Le concile Vatican II parle de ce moment dans un texte sur l’Église, appelé Lumen Gentium, que l’on traduit par « la lumière des peuples ». Citons ce passage du chapitre 48 : « L’Église, à laquelle dans le Christ Jésus nous sommes tous appelés et dans laquelle par la grâce de Dieu nous acquérons la sainteté, n’aura que dans la gloire céleste sa consommation, lorsque viendra le temps où sont renouvelées toutes choses (Ac 3, 1) et que, avec le genre humain, tout l’univers lui-même, intimement uni avec l’homme et atteignant par lui sa destinée, trouvera dans le Christ sa définitive perfection (cf. Ep 1, 10 ; Col 1, 20 ; 2 P 3, 10-13). » Ce texte dit qu’il y aura un temps pour la perfection, et nous pouvons dire qu’il s’agit de la perfection dans la charité puisque, selon saint Paul, « seule la charité restera ». Ce sera pour les hommes et les femmes sauvés de la mort et vivants en Christ la vision de Dieu, que l’on appelle la vision béatifique.

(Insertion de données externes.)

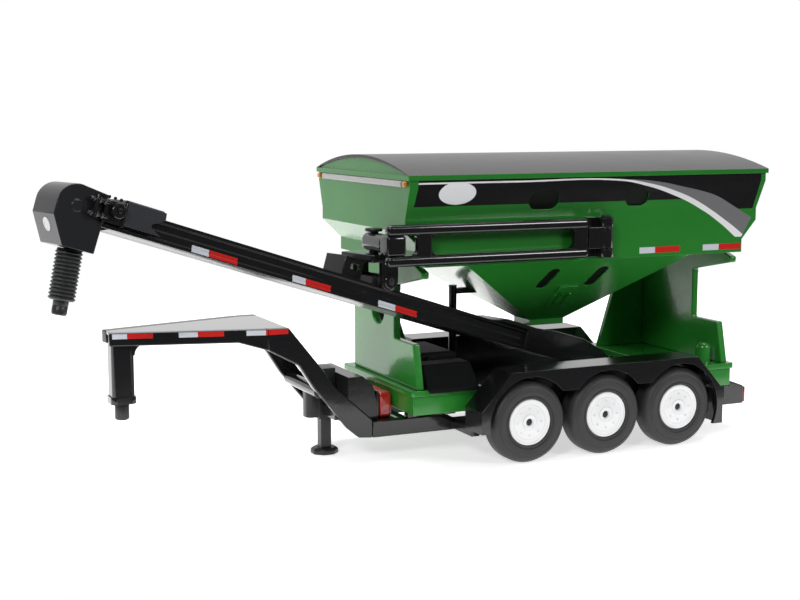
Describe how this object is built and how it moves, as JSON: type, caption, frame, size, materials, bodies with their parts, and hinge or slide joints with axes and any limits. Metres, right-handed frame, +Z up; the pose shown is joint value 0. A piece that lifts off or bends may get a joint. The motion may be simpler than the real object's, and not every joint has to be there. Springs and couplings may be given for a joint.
{
  "type": "seed tender trailer scale model",
  "caption": "Scale model of a gooseneck seed tender trailer: covered hopper on stands, wheels under fenders, swing arm and side conveyor with a ribbed spout.",
  "frame": {"origin": "middle of the bounding box in X and Y, on the ground under the tyres", "axes": "+X towards the trailer's rear, -Y its left side where the conveyor is, +Z up"},
  "size_m": [0.117, 0.045, 0.0457],
  "materials": {
    "green_paint": "gloss",
    "black_paint": "gloss",
    "black_plastic": "satin",
    "tarp": "satin",
    "tyre": "satin",
    "wheel_white": "satin",
    "axle_steel": "satin",
    "pin_black": "satin",
    "red_plastic": "gloss",
    "lamp_red": "gloss",
    "amber": "gloss",
    "silver_strip": "satin",
    "window_black": "gloss"
  },
  "bodies": {
    "frame": {"arm_bracket": "black_paint", "arm_pin": "pin_black", "axle_carriers": "black_paint", "chassis_rails": "black_paint", "control_box": "black_plastic", "coupler_post": "black_paint", "cross_members": "black_paint", "deck_supports": "black_paint", "engine_cowl": "black_plastic", "fender_brackets": "black_paint", "fender_left": "black_paint", "fender_right": "black_paint", "front_pedestal": "green_paint", "fuel_tank": "red_plastic", "hitch_pin": "pin_black", "hopper_shell": "green_paint", "jack_tube": "black_plastic", "light_strip": "silver_strip", "marker_lamps": "amber", "neck_beams": "black_paint", "neck_cross_bars": "black_paint", "neck_legs": "black_paint", "neck_plate": "black_paint", "pedestal_decks": "green_paint", "pedestal_gussets": "green_paint", "pedestal_skirts": "green_paint", "pump_engine": "black_plastic", "rear_bumper": "black_paint", "rear_pedestal": "green_paint", "sight_windows": "window_black", "support_tube": "black_plastic", "tail_lamps": "lamp_red", "tarp_cover": "tarp"},
    "arm": {"arm_barrel": "black_paint", "arm_rails": "black_paint", "arm_posts": "black_paint", "arm_cross_block": "black_paint"},
    "swivel": {"swivel_yoke": "black_paint", "swivel_pin": "pin_black", "tilt_pin": "pin_black"},
    "conveyor": {"conveyor_trough": "black_plastic", "belt_pan": "black_plastic", "lift_bracket": "black_plastic", "head_housing": "black_plastic", "head_cover": "black_plastic", "drive_motor": "black_plastic", "belt_tensioner": "black_plastic", "inlet_hood": "black_plastic", "spout_bellows": "black_plastic", "spout_tip": "black_plastic"},
    "jack": {"jack_leg": "black_plastic"},
    "wheels_front": {"tyres_front": "tyre", "hubs_front": "wheel_white", "axle_front": "axle_steel"},
    "wheels_middle": {"tyres_middle": "tyre", "hubs_middle": "wheel_white", "axle_middle": "axle_steel"},
    "wheels_rear": {"tyres_rear": "tyre", "hubs_rear": "wheel_white", "axle_rear": "axle_steel"}
  },
  "joints": [
    {"name": "arm_swing", "type": "hinge", "parent": "frame", "child": "arm", "pos_m": [0.02704, -0.01493, 0.0333], "axis": [0, 0, 1], "range_deg": [0, 30]},
    {"name": "conveyor_swivel", "type": "hinge", "parent": "arm", "child": "swivel", "pos_m": [-0.00796, -0.00703, 0.0278], "axis": [0, 0, 1], "range_deg": [-5, 1.5]},
    {"name": "conveyor_tilt", "type": "hinge", "parent": "swivel", "child": "conveyor", "pos_m": [-0.00796, -0.00703, 0.0278], "axis": [-0.2419, 0.9703, 0], "range_deg": [0, 2.5]},
    {"name": "jack_slide", "type": "slide", "parent": "frame", "child": "jack", "axis": [0, 0, 1], "range_m": [0, 0.0035]},
    {"name": "axle_front_roll", "type": "hinge", "parent": "frame", "child": "wheels_front", "pos_m": [0.01314, 0.00257, 0.00625], "axis": [0, 1, 0], "continuous": true},
    {"name": "axle_middle_roll", "type": "hinge", "parent": "frame", "child": "wheels_middle", "pos_m": [0.02654, 0.00257, 0.00625], "axis": [0, 1, 0], "continuous": true},
    {"name": "axle_rear_roll", "type": "hinge", "parent": "frame", "child": "wheels_rear", "pos_m": [0.03994, 0.00257, 0.00625], "axis": [0, 1, 0], "continuous": true}
  ]
}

Nous verrons Dieu face à face et nous serons plongés en lui, donc immergés en son infini amour, un amour qui réchauffe, qui comble, sans consumer et sans détruire. Saint Pierre dans sa Lettre parle de ce moment avec l’expression « les cieux nouveaux et la terre nouvelle » (2P 3, 13), car alors Ciel et Terre chanteront la louange du Seigneur, car toute la création sera saisie par le salut. Tout sera accompli « sous un seul chef, le Christ, les êtres célestes comme les terrestres » (Ep 1,10)

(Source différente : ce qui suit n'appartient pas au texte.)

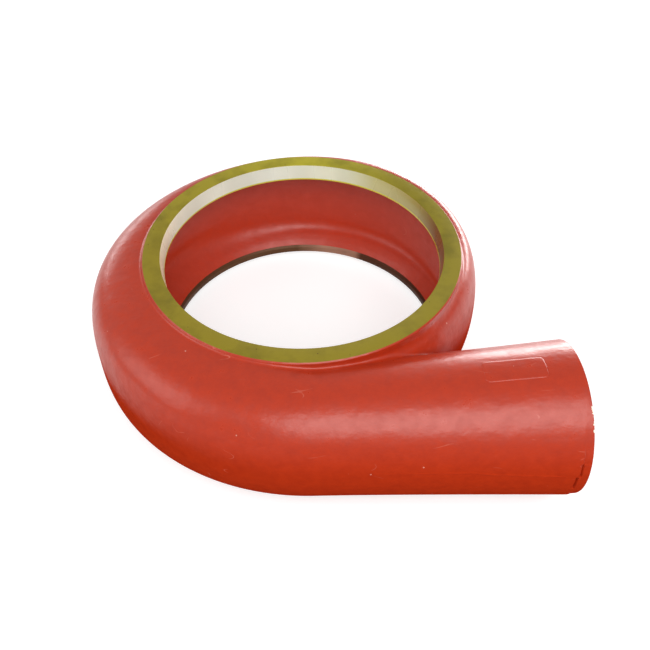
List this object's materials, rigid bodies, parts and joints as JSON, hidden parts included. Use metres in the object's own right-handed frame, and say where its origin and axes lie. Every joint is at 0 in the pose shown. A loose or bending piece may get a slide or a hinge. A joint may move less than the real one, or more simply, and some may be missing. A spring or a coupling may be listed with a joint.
{
  "type": "volute pump casing",
  "caption": "One-piece cast spiral pump casing with machined seats on both sides of the pump axis and a tangential round discharge nozzle.",
  "frame": {"origin": "on the pump axis, in the plane of the lower machined ring face", "axes": "+Z along the pump axis towards the upper ring, +X along the discharge nozzle towards its end, nozzle on the -Y side"},
  "size_m": [0.6385, 0.6438, 0.2037],
  "materials": {
    "painted_casting": "gloss red oxide paint over a sand-cast skin, rings and seats bare"
  },
  "bodies": {
    "root": {"volute_casing": "painted_casting"}
  },
  "joints": []
}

Pour chacun de nous qui sommes passés par le creuset souvent éprouvant de la vie terrestre, nous est faite une promesse que saint Jean exprime par ces mots : « Dieu essuiera toute larme de leurs yeux ; de mort, il n’y en aura plus ; de pleurs, de cri et de peine, il n’y en aura plus, car l’ancien monde s’en est allé » (Ap 21, 4). Là, nous formerons la communauté des rachetés, la Cité Sainte de Dieu (Ap 21, 2), l’Épouse de l’agneau. Là se vivra, comme en un éternel présent, une parfaite communion entre les hommes et les femmes rachetés et tous les anges, autour de l’agneau, le Christ. Ce sera une étreinte sans limite et pure, un don réciproque total, un échange parfait pour que tous, surtout ceux qui ont souffert, trouvent la paix, à l’instar du pauvre Lazare : « maintenant, lui, il trouve ici la consolation » (Lc 16, 25) Un autre texte du Concile Vatican II dit dans Gaudium et spes : « Dieu nous prépare une nouvelle terre où régnera la justice et dont la béatitude comblera et dépassera tous les désirs de paix qui montent au cœur de l’homme. » Il n’y aura rien de plus désirable. Nos âmes seront réunies à nos corps glorieux par l’acte créateur de Dieu. La communion parfaite ne supprimera pas notre individualité mais chacun vivra uni à toute l’humanité rachetée comme frères et sœurs, tous enfants de Dieu.
Trouvons-nous désirable cet avenir ? Faisons-nous le choix de vivre une vie nouvelle en Christ pour nous y préparer ? Sommes-nous consciencieux comme les vierges sages de la parabole ou vaquons-nous dans l’indifférence à cet appel comme les vierges folles (Cf. Mt 25, 1-13) ? La vie chrétienne n’est pas un chemin de peur puisque nous avons conscience que la liberté que Dieu donne nous engage à choisir le chemin de la vie. Notre liberté est au service de ce bien ultime. Certains, l’ayant détournée de sa finalité, en abusent par une vie de désordre. Un jour, nous devrons rendre compte de nos actes. N’y a-t-il pas une joie merveilleuse à vivre dès maintenant dans la lumière divine, qui peut être comparée à la lumière émise par le soleil qui éclaire toutes les choses qui nous entourent et nous permet d’en voir les formes et les couleurs ? Sans cette lumière astrale, nous serions dans le noir en permanence. De manière analogique, vivre dans la lumière de l’Esprit transforme notre vision des rapports humains et cela permet de voir la direction à prendre pour une vie au service du bien de tous, dans l’entraide et le partage, dans la force du cœur face aux épreuves. L’Esprit est lumière et sa lumière n’a pas de limite pour celui qui ouvre toujours plus largement son cœur à son action. Cela mérite notre effort qui est léger face aux nombreux fruits promis dont parle saint Paul, fruits d’amour et de paix, de joie et de bonté.
Prions avec confiance Notre-Dame, mère de bonté qui intercède pour nous. Je vous propose cette belle prière traditionnelle du « Souvenez-vous » en latin « Memorare, o piissima Virgo Maria », composée par saint Bernard de Clairvaux au XIIe siècle, que j’entendais à l’abbaye de Sept-Fons où elle est chantée en grégorien chaque soir après vêpres pour l’élection du futur abbé.
« Souvenez-vous, ô Très miséricordieuse Vierge Marie, qu’on n’a jamais entendu dire qu’aucun de ceux qui ont eu recours à votre protection, imploré votre assistance ou réclamé vos suffrages, ait été abandonné. Animé de cette confiance, ô Vierge des vierges, ô ma Mère, je viens vers Vous, et gémissant sous le poids de mes péchés, je me prosterne à vos pieds. O Mère du Verbe Incarné, ne méprisez pas mes prières, mais écoutez-les favorablement et daignez les exaucer. Amen ».